Things begins slowly. Good things as well as bad. Some relationships seem to crumble suddenly but we just didn’t notice the bits of debris that corroded their foundations over a period of time. Someone’s barbs may have been chipping away at another’s self-esteem or questioning their self-belief. One last acerbic remark decimates everything. Similarly, even good things build slowly. A friendship starts with hesitant meetings and the sharing of small confidences. It isn’t always easy or simple. People go through phases, remaining preoccupied or sometimes unavailable but what defines a friendship is constantly reaching out. Friends that go far back seldom remember that they were awkward with each other at one time.
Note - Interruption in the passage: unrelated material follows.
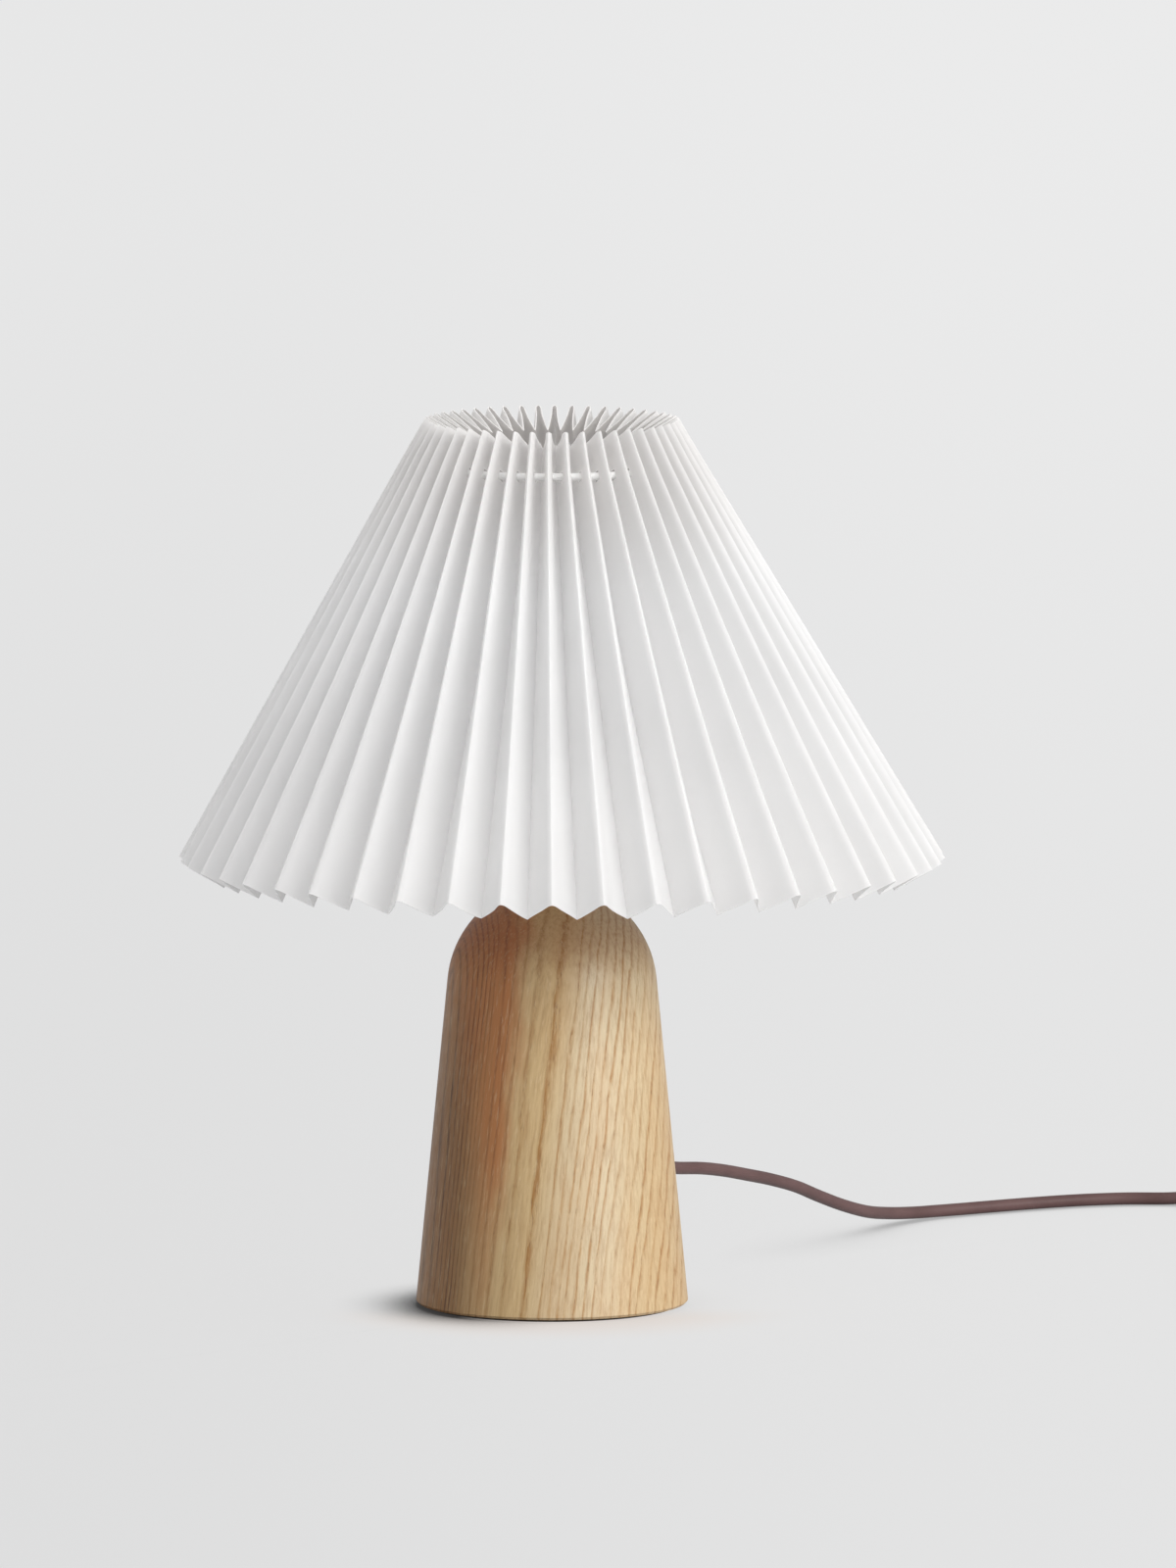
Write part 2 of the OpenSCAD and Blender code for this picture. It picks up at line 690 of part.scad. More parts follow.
function hole_walls(row, c) = concat(
    strip(net(0, row, c), net(0, row, c + 1), net(1, row, c + 1), net(1, row, c)),
    strip(net(1, row + 1, c), net(1, row + 1, c + 1), net(0, row + 1, c + 1), net(0, row + 1, c)),
    strip(net(0, row + 1, c), net(0, row, c), net(1, row, c), net(1, row + 1, c)),
    strip(net(1, row + 1, c + 1), net(1, row, c + 1), net(0, row, c + 1), net(0, row + 1, c + 1))
);
function edge_cell(c) = concat(
    strip(net(1, 0, c), net(1, 0, c + 1), net(0, 0, c + 1), net(0, 0, c)),
    strip(net(0, rows - 1, c), net(0, rows - 1, c + 1), net(1, rows - 1, c + 1), net(1, rows - 1, c))
);

module bulb_tip() {
    color("silver") translate([0, 0, tip_z]) cylinder(h = tip_h, d1 = tip_d - 2, d2 = tip_d);
}

module bulb_insulator() {
    color("dimgray") translate([0, 0, tip_z + tip_h])
        cylinder(h = insulator_h, d1 = tip_d + 2, d2 = bulb_cap_d - 3);
}

module bulb_cap() {
    color("silver") translate([0, 0, cap_z]) {
        cylinder(h = 2, d1 = bulb_cap_d - 3, d2 = bulb_cap_d);
        translate([0, 0, 2]) cylinder(h = bulb_cap_h - 2, d = bulb_cap_d);
    }
}

module bulb_body() {
    color("white") {
        translate([0, 0, neck_z]) cylinder(h = waist_z - neck_z, r1 = neck_r, r2 = waist_r);
        translate([0, 0, waist_z]) cylinder(h = joint_z - waist_z, r1 = waist_r, r2 = joint_r);
    }
}

module bulb_globe() {
    color("floralwhite") difference() {
        translate([0, 0, globe_z]) sphere(d = bulb_d);
        translate([0, 0, joint_z - bulb_d]) cylinder(h = bulb_d, d = bulb_d);
    }
}

module cord_lead() {
    color("rosybrown") tube(smooth(lead_points, lead_rings), cord_d, 8);
}

module cord_link() {
    color("rosybrown") tube(smooth(link_points, lead_rings), cord_d, 8);
}

module cord_tail() {
    color("rosybrown") tube(smooth(tail_points, lead_rings), cord_d, 8);
}

module cord_coil() {
    color("rosybrown") tube(coil_points, cord_d, 6);
}

module coil_tie() {
    turns_r = [for (k = [0 : 2 * coil_turns - 1]) spiral_r(k + 0.5)];
    low = min(turns_r) - cord_d / 2 - tie_gap;
    high = max(turns_r) + cord_d / 2 + tie_gap;
    top = coil_z + layer_rise + cord_d / 2 + loose_gap;
    floor_z = coil_z - cord_d / 2 - seat_gap;
    color("darkslategray") translate([coil_at[0], coil_at[1] + tie_w / 2, 0]) rotate([90, 0, 0])
        linear_extrude(tie_w) difference() {
            translate([-high - tie_t, tie_low]) square([high - low + 2 * tie_t, top + tie_t - tie_low]);
            translate([-high, floor_z]) square([high - low, top - floor_z]);
        }
}

// Plan of the switch: a rectangle with round corners
module switch_plan(shrink = 0) {
    l = switch_l - 2 * shrink;
    w = switch_w - 2 * shrink;
    r = switch_end_r - shrink;
    square([l - 2 * r, w], center = true);
    square([l, w - 2 * r], center = true);
    for (x = [-1, 1], y = [-1, 1]) translate([x * (l / 2 - r), y * (w / 2 - r)]) circle(r = r);
}

module switch_cavity(low, high) {
    inner_l = switch_l - 2 * switch_end_l;
    translate([-inner_l / 2, -switch_w / 2 + switch_wall, low])
        cube([inner_l, switch_w - 2 * switch_wall, high - low]);
}

module cord_slot() {
    translate([0, 0, split_h]) rotate([0, 90, 0])
        cylinder(h = switch_l + 2 * cut, d = cord_d + 2 * seat_gap, center = true);
}

module switch_base() {
    color("rosybrown") translate(switch_at) difference() {
        union() {
            translate([0, 0, 1]) linear_extrude(split_h - 1) switch_plan();
            linear_extrude(1) switch_plan(1);
        }
        switch_cavity(switch_wall, split_h + cut);
        cord_slot();
        for (side = [-1, 1]) translate([side * switch_screw_at[0], side * switch_screw_at[1], -cut])
            cylinder(h = split_h + 2 * cut, d = switch_screw_d + 2 * seat_gap);
    }
}

module switch_cover() {
    pin_lug_y = rocker_w / 2 + rocker_side_gap;
    color("rosybrown") translate(switch_at) difference() {
        union() {
            difference() {
                intersection() {
                    translate([0, 0, split_h]) linear_extrude(switch_h - split_h) switch_plan();
                    rotate([90, 0, 0]) linear_extrude(switch_w, center = true) polygon([
                        [-switch_l / 2, split_h], [-switch_l / 2, switch_h - 6],
                        [-switch_l / 2 + 10, switch_h - 0.8], [-rocker_l / 2 - 3, switch_h],
                        [rocker_l / 2 + 3, switch_h], [switch_l / 2 - 10, switch_h - 0.8],
                        [switch_l / 2, switch_h - 6], [switch_l / 2, split_h]
                    ]);
                    rotate([90, 0, 90]) linear_extrude(switch_l, center = true) polygon([
                        [-switch_w / 2, split_h], [-switch_w / 2, switch_h - 4],
                        [-switch_w / 2 + 3, switch_h], [switch_w / 2 - 3, switch_h],
                        [switch_w / 2, switch_h - 4], [switch_w / 2, split_h]
                    ]);
                }
                switch_cavity(split_h - cut, switch_h - switch_wall);
            }
            for (side = [-1, 1]) translate([-3, side * (pin_lug_y + lug_t / 2) - lug_t / 2, rocker_z - 3])
                cube([6, lug_t, switch_h - switch_wall / 2 - rocker_z + 3]);
        }
        translate([-rocker_l / 2 - rocker_gap, -pin_lug_y, split_h + 1])
            cube([rocker_l + 2 * rocker_gap, 2 * pin_lug_y, switch_h]);
        translate([0, 0, rocker_z]) rotate([90, 0, 0])
            cylinder(h = 2 * (pin_lug_y + lug_t) + cut, r = pin_r + running_gap, center = true);
        cord_slot();
        for (side = [-1, 1]) translate([side * switch_screw_at[0], side * switch_screw_at[1], -cut])
            cylinder(h = switch_h - 6, d = switch_screw_d + 2 * thread_gap);
    }
}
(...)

Love at first sight is a fallacy. Attraction is at first sight. Love is an attachment that builds gradually. If you are with someone merely because you are attracted to them, it is likely to fade out. Love is what survives after sex and romance take a backseat. What differentiates a lover from a loved one is that the latter is the person you sit with while doing your taxes and filing your insurance papers. It’s the person who somehow makes all these boring tasks seem worthwhile. It’s the person who laughs at your stupid jokes while watching a badly made movie or with whom you exchange looks because someone ahead of you in a queue made a vile remark. You have found love if you resist the temptation to go further than flirting with an admirer, and it is love if you ignore the age lines or the frown lines or the new rolls of fat. What you see instead is someone you are going to ask the same questions to over and over again, all of which have nothing to do with love. It’s about what they want to have for dinner, whether to accept a party invitation for the weekend and if they’re open to trying a new fad diet. And yes, it is the repetition of this routine that infuses a commitment between a couple with love. Even couples who remain together for reasons other than love, find one day that what they feel is a resilient, abiding bond which took years to grow strong. It may not have begun as love, it may have faltered in the middle, but at the end it feels a lot like love. We have names for temporary feelings of love. They are puppy love, infatuation, crush, affair and fling.

In the end it’s all the small measures we take that count; an hour in the gym, a short walk after dinner, a couple of healthy supplements. They may or may not keep a big illness at bay but these small actions make us feel better in the long run. Even decadence is welcome in small bouts, an exotic resort or an extravagant purchase. As long as we do our bit by reusing the towel to save water or switching off the extra bulbs to conserve electricity. Even though the scope of making big changes lies outside an individual’s capacity, not doing anything makes it defeatist. In the absence of great solutions and fantastical revelations, we survive by looking after the little things. We may as well work with what we have than look for a big break or a dream project. Just as we say a small prayer every day or practice a little bit of mindfulness instead of waiting for a Messiah. In fact, small steps not only keep us going, they’ll add up to become the long way we’ll have travelled, when we look back at our lives someday.